After forty switchbacks, we popped out in front of Bambarakanda! Sure enough, there it was, Sri Lanka’s highest waterfall.
As you can see in the above two pictures, the clouds rolled in just as we neared the end of our hike. We didn’t dare venture to the base of the falls—we made it indoors just as we were hit by a torrential rain.
What I find the most awesome about our hike was that we were two or three thousand feet higher in elevation a few hours ago, where the source of the falls began. We saw the mountainside villages, the children playing in the fields, and the valley floor below. Once we left the highlands, all those huts and smiles back up there seemed like a daydream.
If our day couldn’t possibly get any better, I was determined to continue walking until we found a place to sit, eat, and gather our wits about us before finding a tuk tuk. Sure enough, after another forty-five minutes of trekking, we find, “Bambarakanda Lover’s Cafe”. It was the upstairs of someone’s home, which looked to me like a den that highschoolers would put together back in America for weekend poetry readings.
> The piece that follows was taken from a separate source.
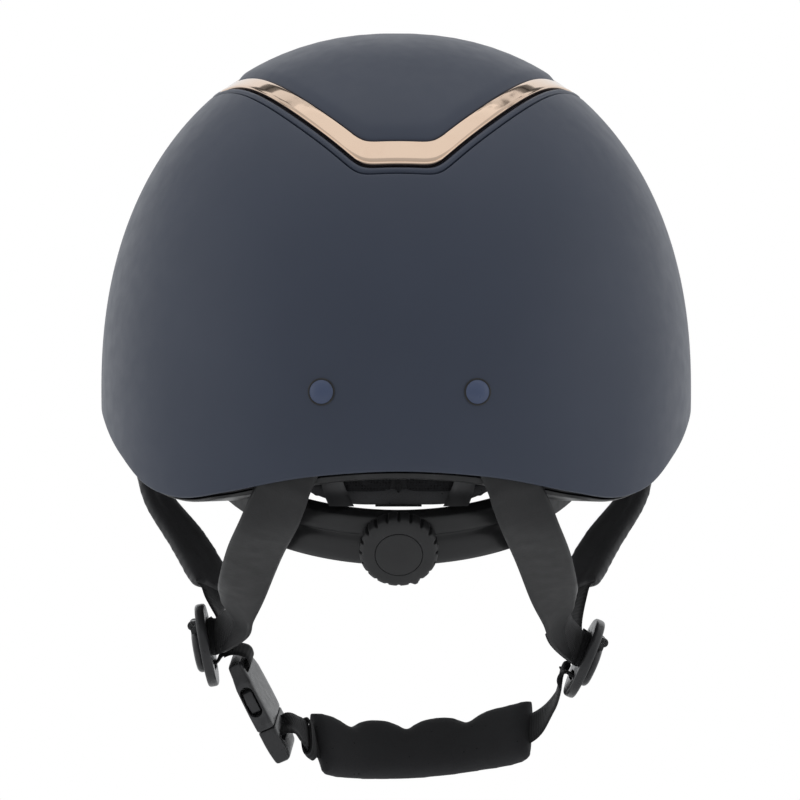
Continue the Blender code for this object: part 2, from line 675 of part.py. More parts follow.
def chin_stations():
    slit = BUCKLE_FRAME @ Vector((0, 0, (HOUSING_LENGTH + 6) * MM)) / MM
    inside = BUCKLE_FRAME.to_3x3() @ Vector((0, 1, 0))
    if inside.x > 0:
        inside = -inside
    buckle_across = BUCKLE_FRAME.to_3x3() @ Vector((1, 0, 0))
    lower = slot_frame(divider_frame("right"), *SLOTS["low"])
    finish = lower.translation / MM
    inward = lower.to_3x3() @ Vector((0, 0, -1))
    aft = Vector((0, 1, 0))
    wide = WEBBING_WIDTH
    stations = [(slit, buckle_across, wide), (slit + inside * 5.6, buckle_across, wide),
                (Vector((35, -0.5, -128.6)), Vector((0, 0.86, -0.52)), wide)]
    stations += [(Vector(p), -CHIN_ACROSS, wide) for p in PAD_ROUTE]
    stations += [(Vector((-59.5, 1, -117.5)), Vector((0.1, 0.9, -0.4)), wide),
                 (finish + inward * 5.5 - Vector((0, 0, 1)), aft, 14.4),
                 (finish + inward * 2.4, aft, 14), (finish, aft, 14)]
    return stations


def chin_webbing():
    return strap("chin_webbing", chin_stations(), "webbing", thickness=1.3 * MM, count=50)


def chin_pad():
    path, acrosses = stretch(chin_stations(), *PAD_STATIONS, 13)
    return sleeve("chin_pad", path, acrosses, (14.5 * MM, 5.5 * MM), (8.6 * MM, 1.9 * MM), "fabric", 12)


def strap_keeper():
    """The elastic loop that holds the webbing's tail beside the pad."""
    path, acrosses = stretch(chin_stations(), 2.35, 2.8, 4)
    return sleeve("strap_keeper", path, acrosses, (10 * MM, 2.9 * MM), (9.1 * MM, 2 * MM), "webbing")


def buckle_webbing():
    """The short webbing between the left divider and the buckle."""
    slot = slot_frame(divider_frame("left"), *SLOTS["low"])
    inward = slot.to_3x3() @ Vector((0, 0, -1))
    first = slot.translation / MM
    last = BUCKLE_FRAME @ Vector((0, 0, 3.8 * MM)) / MM
    aft = Vector((0, 1, 0))
    across = BUCKLE_FRAME.to_3x3() @ Vector((1, 0, 0))
    stations = [(first, aft, 14), (first + inward * 2.4 + Vector((0, 0, 0.8)), aft, 14)]
    # Over the buckle's end and in through its opening from the inner face
    stations += [(BUCKLE_FRAME @ (Vector((0, thick, depth)) * MM) / MM, across, 14)
                 for thick, depth in ((3.8, -3.4), (-0.6, -3.2), (-4.5, -0.4), (-4.4, 3))]
    stations.append((last, across, 14))
    return strap("buckle_webbing", stations, "webbing", thickness=1.1 * MM, count=36)


def harness():
    holes = []
    for name, side in (("left", 1), ("right", -1)):
        frame = divider(name)
        inward = frame.to_3x3() @ Vector((0, 0, -1))
        rear_slot, front_slot = (slot_frame(frame, *SLOTS[k]) for k in ("rear", "front"))
        rear_across, front_across = (s.to_3x3() @ Vector((1, 0, 0)) for s in (rear_slot, front_slot))
        at_rear, at_front = rear_slot.translation / MM, front_slot.translation / MM
        aft = Vector((0, 1, 0))
        wide = WEBBING_WIDTH
        rear_end = [(at_rear + inward * 12.6 + aft * 15 + Vector((0, 0, 4)), Vector((side * 0.6, -0.5, 0.6)), 14),
                    (at_rear + inward * 5.2 + aft * 1.2, rear_across, wide),
                    (at_rear + inward * 2.6, rear_across, wide), (at_rear, rear_across, wide)]
        holes.append(rear_strap(side, name, rear_end))
        front_end = [(at_front + inward * 5.2 + Vector((0, -1.6, 2.4)), front_across, wide),
                     (at_front + inward * 2.6, front_across, wide), (at_front, front_across, wide)]
        holes.append(front_strap(side, name, front_end))
    shell = bpy.data.objects["outer_shell"]
    for made, frame in holes:
        drill(shell, frame, RIVET_SHANK + GAP)
        drill(made, frame, RIVET_SHANK + GAP)
    buckle_housing()
    buckle_tongue()
    buckle_prongs()
    buckle_webbing()
    chin_webbing()
    chin_pad()
    strap_keeper()


# ---- Dial-fit cradle ----

CRADLE_OUT = Vector((0, math.cos(CRADLE_LEAN), -math.sin(CRADLE_LEAN)))
CRADLE_UP = Vector((0, math.sin(CRADLE_LEAN), math.cos(CRADLE_LEAN)))
CRADLE_CENTRE = CRADLE_REAR - BELT_RADIUS * CRADLE_OUT
DIAL_FRAME = axes_frame(CRADLE_CENTRE, (1, 0, 0), CRADLE_OUT)
HINGE = Vector((0, rear_point(*HANGER_PIVOT, HANGER_LAYER).y, HANGER_PIVOT[1]))


def arc_point(radius, degrees, height):
    turn = math.radians(degrees)
    outward = Vector((math.sin(turn), 0, 0)) + CRADLE_OUT * math.cos(turn)
    return CRADLE_CENTRE + outward * radius + CRADLE_UP * height


def arc_body(name, section, low, high, steps, slot, place=None):
    """A section of (radius, height) points swept round the cradle's axis between two bearings."""
    rings = [[arc_point(radius, low + (high - low) * i / steps, height) for radius, height in section]
             for i in range(steps + 1)]
    return loft(name, rings, slot, place=place)


def box_section(radius_low, radius_high, low, high):
    return ((radius_low, low), (radius_high, low), (radius_high, high), (radius_low, high))


def belt(name, side, radius):
    """A belt with a toothed slot in its tail. side is +1 for the wearer's left."""
    thickness = 1.2 * MM
    inner, outer = radius, radius + thickness
    tail, slot_end, far = 14.5, 12, 72
    per_mm = math.degrees(MM / (radius + thickness / 2))
    start = -side * tail * per_mm
    body = arc_body(name, box_section(inner, outer, -5 * MM, 5 * MM), start, side * far, 26, "black_plastic",
                    place=CRADLE_CENTRE)
    window = arc_body("window", box_section(inner - MM, outer + MM, -3.4 * MM, 3.4 * MM), -slot_end * per_mm,
                      slot_end * per_mm, 10, "steel")
    combine(body, window)
    pitch = 2 * math.pi * PITCH_RADIUS / PINION_TEETH / MM
    count = int(slot_end / pitch)
    # Half a pitch off on the side where the pinion's tooth points straight at the belt
    for k in range(-count, count):
        centre = (k + 0.5) * pitch
        rings = []
        for radial in (inner + 0.02 * MM, outer - 0.02 * MM):
            rings.append([arc_point(radial, (centre + offset) * per_mm, -side * height * MM)
                          for offset, height in ((-0.55, 4), (0.55, 4), (0.16, 1.95), (-0.16, 1.95))])
        combine(body, loft("tooth", rings, "steel"), "UNION")
    return body


def pinion():
    """The toothed shaft that drives both belts. Its axis points out through the cradle's cover."""
    teeth_low, teeth_high = BELT_RADIUS - 0.9 * MM, BELT_RADIUS + 2.4 * MM
    outline = []
    for k in range(PINION_TEETH):
        middle = 2 * math.pi * k / PINION_TEETH
        for radius, half in ((1.7, 0.42), (2.4, 0.3), (3.05, 0.14)):
            outline.append((radius, middle - half / radius))
        for radius, half in ((3.05, 0.14), (2.4, 0.3), (1.7, 0.42)):
            outline.append((radius, middle + half / radius))
    # The teeth start on the X axis of the dial's frame, turned to point up and down the cradle
    points = [(radius * math.cos(a + math.pi / 2) * MM, radius * math.sin(a + math.pi / 2) * MM)
              for radius, a in outline]
    body = prism("dial_pinion", DIAL_FRAME, points, teeth_low, teeth_high, "black_plastic",
                 place=DIAL_FRAME @ Vector((0, 0, teeth_low)))
    shaft = turned("shaft", DIAL_FRAME, [(1.6 * MM, teeth_high - 0.5 * MM), (1.6 * MM, BELT_RADIUS + 9.5 * MM)],
                   "black_plastic", 16)
    return combine(body, shaft, "UNION")


def knob():
    base = BELT_RADIUS + 5.1 * MM
    count, ribs = 48, 12
    rings = []
    for radius, depth, depth_of_rib in ((12.6, 0, 0.2), (13.1, 0.6, 0.5), (13.3, 1.6, 0.8), (13.1, 5.4, 0.8),
                                        (12.2, 6.6, 0.3), (11.0, 7.2, 0), (8.4, 7.6, 0)):
        points = []
        for i in range(count):
            angle = 2 * math.pi * i / count
            notch = 0.5 - 0.5 * math.cos(ribs * angle)
            r = (radius - depth_of_rib * notch) * MM
            points.append(DIAL_FRAME @ Vector((r * math.cos(angle), r * math.sin(angle), base + depth * MM)))
        rings.append(points)
    body = loft("dial_knob", rings, "black_plastic", place=DIAL_FRAME @ Vector((0, 0, base)))
    pocket = turned("pocket", DIAL_FRAME, [(8.3 * MM, base + 6.6 * MM), (8.3 * MM, base + 9 * MM)], "steel", 28)
    combine(body, pocket)
    drill(body, DIAL_FRAME, 1.9 * MM, base - MM, BELT_RADIUS + 9.8 * MM)
    turned("dial_cap", DIAL_FRAME, [(7.2 * MM, base + 6.9 * MM), (8 * MM, base + 6.9 * MM),
                                    (8 * MM, base + 7.5 * MM), (7.2 * MM, base + 8 * MM), (2 * MM, base + 8.4 * MM)],
           "black_plastic", 28, place=DIAL_FRAME @ Vector((0, 0, base + 6.9 * MM)))


def cradle():
    spread, rail = HOUSING_SPREAD, HOUSING_HALF
    low, mid, high = (BELT_RADIUS + offset * MM for offset in (-2.8, -1.2, 2.9))
    channel = CHANNEL_HALF
    base_section = ((low, -rail), (high, -rail), (high, -channel), (mid, -channel), (mid, channel),
                    (high, channel), (high, rail), (low, rail))
    base = arc_body("cradle_base", base_section, -spread, spread, 14, "black_plastic", HINGE)
    cover_low = high + GAP
    step_low, step_high = BELT_RADIUS + 4 * MM, BELT_RADIUS + 4.8 * MM
    cover_section = ((cover_low, -rail), (step_high, -rail), (step_high, 1.6 * MM), (step_low, 2.6 * MM),
                     (step_low, rail), (cover_low, rail))
    cover = arc_body("cradle_cover", cover_section, -spread, spread, 14, "black_plastic", HINGE)
    drill(cover, DIAL_FRAME, 3.6 * MM, BELT_RADIUS + MM, BELT_RADIUS + 7 * MM)
    screw_names = iter(("1", "2", "3", "4"))
    for bearing in (-30, 30):
        for height in (-7.4 * MM, 7.4 * MM):
            foot = arc_point(0, bearing, height)
            frame = axes_frame(foot, CRADLE_UP, arc_point(1, bearing, 0) - arc_point(0, bearing, 0))
            turned(f"cradle_screw_{next(screw_names)}", frame,
                   [(1.1 * MM, low - 1.2 * MM), (1.1 * MM, low - 0.3 * MM), (0.7 * MM, low - 0.1 * MM),
                    (0.7 * MM, high + 0.9 * MM)], "steel", 10, HINGE)
            for body in (base, cover):
                drill(body, frame, 0.95 * MM, low - 4 * MM, high + 1.1 * MM)
    inner, outer = low - 5.2 * MM, low - 1.6 * MM
    section = ((inner, -4 * MM), (inner + 1.4 * MM, -5.8 * MM), (outer, -5.8 * MM), (outer, 5.6 * MM),
               (inner + 1.4 * MM, 5.6 * MM), (inner, 3.8 * MM))
    arc_body("nape_pad", section, -spread, spread, 12, "fabric", HINGE)
    belt("fit_belt_left", 1, BELT_RADIUS - 0.8 * MM)
    belt("fit_belt_right", -1, BELT_RADIUS + 0.9 * MM)
    pinion()
    knob()
    struts()


def struts():
    """Flat hangers that carry the cradle from studs in the foam. They pivot about the studs."""
    foam = bpy.data.objects["foam_liner"]
    for name, side in (("left", 1), ("right", -1)):
        pivot_x, pivot_z = HANGER_PIVOT
        pivot = rear_point(side * pivot_x, pivot_z, HANGER_LAYER)
        drop = Vector((0, 0, 1))
        foot = arc_point(BELT_RADIUS + 2 * MM, side * 16, HOUSING_HALF + 2.4 * MM)
        path = [pivot + drop * 4 * MM + Vector((side * 0.6, 0.4, 0)) * MM, pivot,
                pivot - drop * 5 * MM - Vector((side * 0.6, 0.6, 0)) * MM,
                pivot - drop * 10 * MM - Vector((side * 2, 1.6, 0)) * MM, foot]
        path = smooth_path(path, 7)
        acrosses = [Vector((side, -0.27, 0))] * 7
        widths = [6 * MM, 8 * MM, 8 * MM, 7.6 * MM, 8 * MM, 9 * MM, 10 * MM]
        hanger = loft(f"cradle_strut_{name}", ribbon_sections(path, acrosses, widths, 1.3 * MM), "black_plastic",
                      place=HINGE)
        frame = axes_frame(pivot, (1, 0, 0), surface_normal(pivot, HANGER_LAYER))
        drill(hanger, frame, 1.8 * MM, -4 * MM, 4 * MM)
        drill(foam, frame, 1.8 * MM, -4 * MM, 8 * MM)
        turned(f"cradle_stud_{name}", frame, [(2.6 * MM, -2.1 * MM), (2.8 * MM, -1.4 * MM), (1.4 * MM, -1.35 * MM),
                                              (1.4 * MM, 7 * MM)], "steel", 12)


def build():
    for existing in list(bpy.data.objects):
        bpy.data.objects.remove(existing)
    outer_shell()
    centre_panel()
    panel_frames()
    foam_liner()
    rim_cover()
    comfort_lining()
    peak()
    harness()
    cradle()


build()
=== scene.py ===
"""Looks of the riding helmet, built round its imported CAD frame.

Frame: +Z up, -Y towards the peak, +X towards the wearer's left, in metres. The camera looks at the helmet from
straight behind. The layers of the dome, the routes of the straps and the frames of the fittings repeat the
formulas of the CAD source at a finer step.
"""

import math

import bmesh
import bpy
import numpy as np
from mathutils import Matrix, Vector, noise


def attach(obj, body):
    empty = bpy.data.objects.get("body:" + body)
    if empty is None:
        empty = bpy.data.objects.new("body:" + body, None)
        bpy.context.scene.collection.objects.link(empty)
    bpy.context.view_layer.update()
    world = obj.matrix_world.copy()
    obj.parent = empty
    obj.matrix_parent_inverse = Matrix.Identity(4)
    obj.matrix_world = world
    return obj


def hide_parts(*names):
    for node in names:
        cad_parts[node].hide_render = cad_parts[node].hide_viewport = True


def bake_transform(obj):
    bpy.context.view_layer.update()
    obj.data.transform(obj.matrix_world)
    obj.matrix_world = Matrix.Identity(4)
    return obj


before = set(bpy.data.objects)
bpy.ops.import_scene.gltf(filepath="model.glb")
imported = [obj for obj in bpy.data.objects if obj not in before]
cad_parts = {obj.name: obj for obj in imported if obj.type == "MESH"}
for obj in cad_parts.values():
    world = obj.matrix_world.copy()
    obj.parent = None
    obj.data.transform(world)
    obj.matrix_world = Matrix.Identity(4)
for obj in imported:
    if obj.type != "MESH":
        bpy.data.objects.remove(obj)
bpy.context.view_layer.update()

MM = 0.001
GAP = 0.3 * MM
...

We ordered a big bowl of fried rice, the only thing on the lack-of-a-menu, and rested our aching limbs which it rained cats and dogs outside. We saw the mother of the man who took our order enter her kitchen to prepare our meal, and we were truly amazed by our adventure. You could not put an entry fee on the experience we had. You could not capture it in a single photograph or postcard. It was real, true Sri Lanka. I don’t know if I would do it all over again if I had the chance (we figured it out and we ended up walking twelve miles), but I do know that for the rest of my life I will look back on these photos with a smile.